A Florida college professor and his wife have been indicted on charges that they are illegal foreign agents and passed on non-classified information to Cuba.

Florida International University (FIU) education professor Carlos Alvarez, 61, and his wife Elsa, 55, were ordered to be held without bond or bail on Monday. The U.S. Magistrate Judge Andrea Simonton sided with federal prosecution arguments stating the couple would leave their five children and flee to Cuba if granted bail.

Neither of the two entered pleas in Miami Federal Court to the charge that they failed to register themselves as agents from a foreign government.

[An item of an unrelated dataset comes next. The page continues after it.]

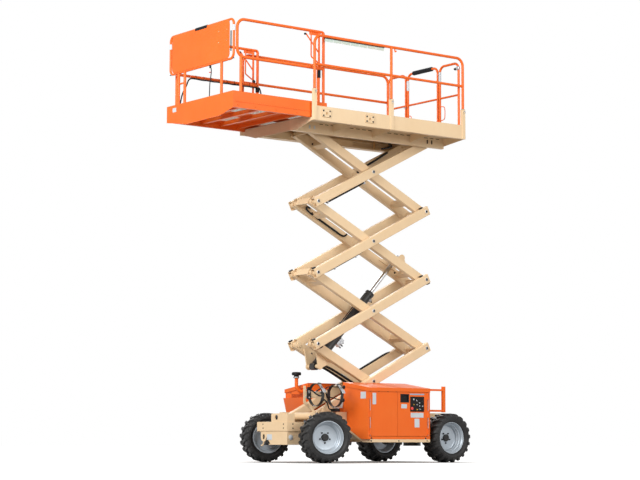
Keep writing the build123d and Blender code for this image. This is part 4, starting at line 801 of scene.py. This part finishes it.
# pad = (stage, along, above or below the arm)
pads = [
    (1, -0.020, 1), (2, -0.020, 1), (1, 0.050, -1), (1, arm_length - 0.045, 1), (2, arm_length - 0.045, 1),
    (1, arm_length + 0.028, -1),
]
for n, (stage, along, over) in enumerate(pads):
    mesh = bmesh.new()
    for side in (1, -1):
        place = arm_frame(stage, "outer", along, side * outer_y, over * (arm_half_depth + 0.0085))
        slab((-0.026, -0.009, -0.018), (0.026, 0.009, 0.018), mesh, place)
    fitted(f"bump_pad_{n + 1}", mesh, hose_rubber, f"outer_{stage + 1}", rounding=0.004)


def arm_run(name, stage, kind, y, stations, radius):
    """A hose clipped along an arm through (along, above) stations."""
    points = [on_arm(stage, kind, along, y, above) for along, above in stations]
    flexible(name, points, radius, f"{kind}_{stage + 1}")


# under the left outer arms of the upper stages
guide_above = -0.0775
run = [
    (0.13, -0.055), (0.14, -0.074), (0.17, guide_above), (0.5, guide_above), (0.80, guide_above),
    (0.87, -0.074), (0.90, -0.055),
]
arm_run("cable_guide", 3, "outer", outer_y, run, 0.0115)
mesh = bmesh.new()
for n in range(34):
    spot = on_arm(3, "outer", 0.19 + 0.0182 * n, outer_y, guide_above)
    rib = [(0.0112, -0.004), (0.0138, -0.003), (0.0138, 0.003), (0.0112, 0.004)]
    turned(rib, 16, facing_frame(spot, arm_slope(3, "outer"), up=(0, 1, 0)), mesh)
fitted("cable_guide_ribs", mesh, hose_rubber, "outer_4")
run = [(0.12, -0.058), (0.14, -0.070), (0.5, -0.071), (0.86, -0.070), (0.88, -0.058)]
arm_run("deck_cable", 2, "outer", outer_y, run, 0.0065)
# the loop of hose in its spiral wrap, inside the right arm of the third inner pair
inside_y = -inner_face_y + 0.016
run = [
    (1.93, 0.035), (1.98, 0.045), (1.99, -0.005), (1.93, -0.02), (1.80, -0.020), (1.45, -0.022),
    (1.28, -0.02), (1.24, 0.01), (1.23, 0.045),
]
arm_run("wrapped_hose", 2, "inner", inside_y, run, 0.0115)
mesh = bmesh.new()
for n in range(26):
    spot = on_arm(2, "inner", 1.33 + 0.0185 * n, inside_y, -0.0213)
    slope = arm_slope(2, "inner") + Vector((0, 0.35, 0))
    coil = [(0.0112, -0.0055), (0.0145, -0.004), (0.0145, 0.004), (0.0112, 0.0055)]
    turned(coil, 16, facing_frame(spot, slope, up=(0, 1, 0)), mesh)
fitted("spiral_wrap", mesh, hose_rubber, "inner_3")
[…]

The couple are reported to have lived "low-profile lives" in the academic community. Despite strong criticism from friends and colleagues, federal agents say that the Alvarezes have been "secretly spying for the Cuban government for decades, using all their academic background as covers."

Citing university policy, FIU put the Alvarezes on administrative leave, with pay Monday, the first day of school for spring semester. Supervisors were asked to relay all questions to FIU's media relations director, Mark Riordan.

The Alvarezes were, however, not charged with the more serious crime of espionage, but the indictment does state that they were trained and equipped by Cuba's Directorate of Intelligence and recruited "young people of Cuban heritage" in the U.S. to be spies.

The charge carries up to a 10-year prison term and fines up to $250,000.